Apr 4, 2008

Jellyfish

Another one of my favorite people, ever.

Sometimes film critics nail it so well, all I have to do is direct you to their reviews. Doesn't happen often, but when it does, it makes my life much easier.
So here is A.O. Scott's review of Jellyfish, the very charming, moving Israeli film now playing at the Angelika. I recommend it heartily.
I have two things to add to Scott's perfectly nailed review.

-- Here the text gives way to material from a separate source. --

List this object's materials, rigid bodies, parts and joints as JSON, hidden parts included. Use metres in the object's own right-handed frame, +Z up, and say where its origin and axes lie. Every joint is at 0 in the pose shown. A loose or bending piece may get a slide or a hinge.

1. It looks as if this movie is not political, and it isn't in the conventional sense. But it does give us an interesting glimpse of life in Israel today. A Filipino maid is living away from her family in order to feed it (just like anywhere else in the world today); a young woman barely scrapes by while her mother makes pleas on TV to help the poor. There is a deep disconnection and lack of empathy between generations. It seems to me that this is not the equitable Israel that everyone imagined as they danced the hora in 1948. Not everything is and always has to be about terrorists and Palestinians, but this doesn't mean it's not political. As in the movie The Band's Visit, the filmmakers somehow ground their films in reality, but their surreal or whimsical quality is what gives them air. Reality is so relentlessly heavy in Israel, it is not surprising that its young artists may want to temper it with lightness, with some form of escape. However, what makes these films transcend is precisely that they are rooted in the real. Fortunately, yet because of harsh circumstances, Israelis are constitutionally incapable of being too cute. This is a very good thing. So don't be fooled by the word "whimsy". This is a movie with very real situations and very real feelings.

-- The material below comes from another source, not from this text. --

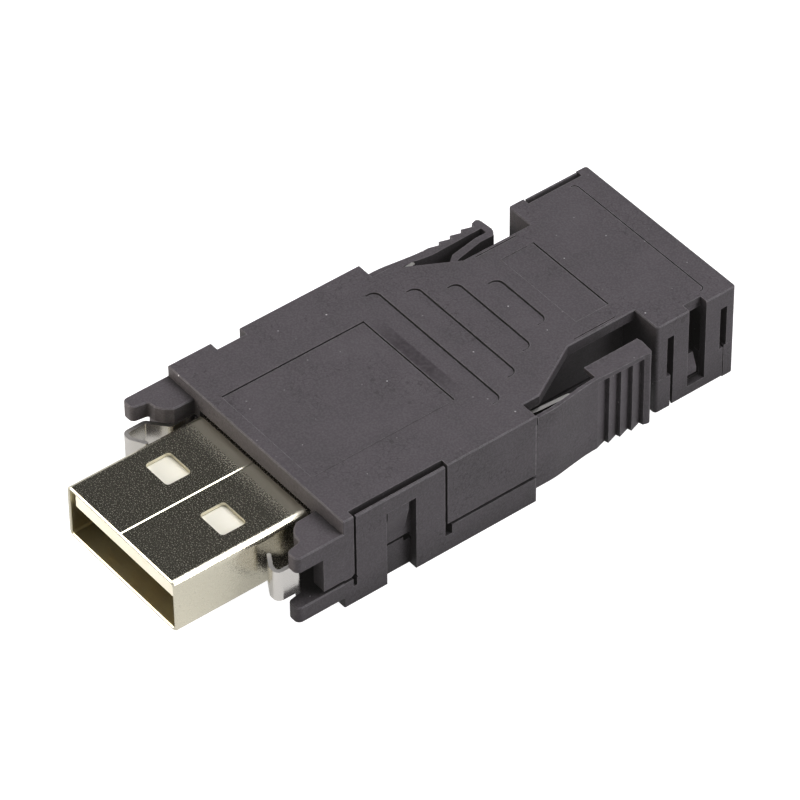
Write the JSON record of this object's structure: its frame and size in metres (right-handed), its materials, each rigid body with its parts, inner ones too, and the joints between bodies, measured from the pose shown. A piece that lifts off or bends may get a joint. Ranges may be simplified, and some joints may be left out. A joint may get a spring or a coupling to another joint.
{
  "type": "usb-a plug",
  "caption": "Field-fit USB-A plug in a two-part snap housing, with a sprung metal hook and a ribbed squeeze lever on each side.",
  "frame": {"origin": "centre of the plug's mouth, on the plug's long axis", "axes": "+Y from the mouth to the cable entry, +Z out of the upper half, +X to the right with the mouth towards the viewer's front"},
  "size_m": [0.0192, 0.0459, 0.0078],
  "materials": {
    "housing": "dark grey glass-filled moulding",
    "spring_steel": "bright stainless sheet",
    "shield": "bright nickel plate",
    "insulator": "ivory moulding",
    "contact": "gold plate over copper alloy",
    "wire_holder": "off-white moulding",
    "inner_shield": "tin plated sheet",
    "ferrule": "tin plated copper alloy"
  },
  "bodies": {
    "housing": {"upper_shell": "housing", "lower_shell": "housing", "plug_shield": "shield", "contact_insulator": "insulator", "power_contact": "contact", "data_minus_contact": "contact", "data_plus_contact": "contact", "ground_contact": "contact", "wire_block": "wire_holder", "wire_cap": "wire_holder", "upper_inner_shield": "inner_shield", "lower_inner_shield": "inner_shield", "crimp_ferrule": "ferrule"},
    "right_lever": {"right_release_lever": "housing"},
    "left_lever": {"left_release_lever": "housing"},
    "right_strip": {"right_latch_strip": "spring_steel"},
    "left_strip": {"left_latch_strip": "spring_steel"}
  },
  "joints": [
    {"name": "right_lever_press", "type": "hinge", "parent": "housing", "child": "right_lever", "pos_m": [0.00915, 0.0273, 0], "axis": [0, 0, 1], "range_deg": [0, 7.3], "stiffness_Nm_per_rad": 0.05},
    {"name": "left_lever_press", "type": "hinge", "parent": "housing", "child": "left_lever", "pos_m": [-0.00915, 0.0273, 0], "axis": [0, 0, -1], "range_deg": [0, 7.3], "stiffness_Nm_per_rad": 0.05},
    {"name": "right_hook_rock", "type": "hinge", "parent": "housing", "child": "right_strip", "pos_m": [0.0071, 0.021, 0], "axis": [0, 0, 1], "range_deg": [0, 2], "stiffness_Nm_per_rad": 0.1},
    {"name": "left_hook_rock", "type": "hinge", "parent": "housing", "child": "left_strip", "pos_m": [-0.0071, 0.021, 0], "axis": [0, 0, -1], "range_deg": [0, 2], "stiffness_Nm_per_rad": 0.1}
  ],
  "couplings": [
    {"joint": "right_lever_press", "follows": "right_hook_rock", "ratio": 3.65},
    {"joint": "left_lever_press", "follows": "left_hook_rock", "ratio": 3.65}
  ]
}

The novelist David Grossman has said that he wishes Israel were a more normal country, with the normal problems of a normal country. A movie like Jellyfish shows you he is not alone in his wishing.
2. Nikol Leitman, the little girl that appears in the film, is a find. Had she been an inch less charismatic and beautiful, I think the whimsical part of the movie would have been harder to take and believe. But she is so amazing, every time she is on the screen, you feel the magic.
That the filmmakers knew to choose her is a sure sign of their ample talent.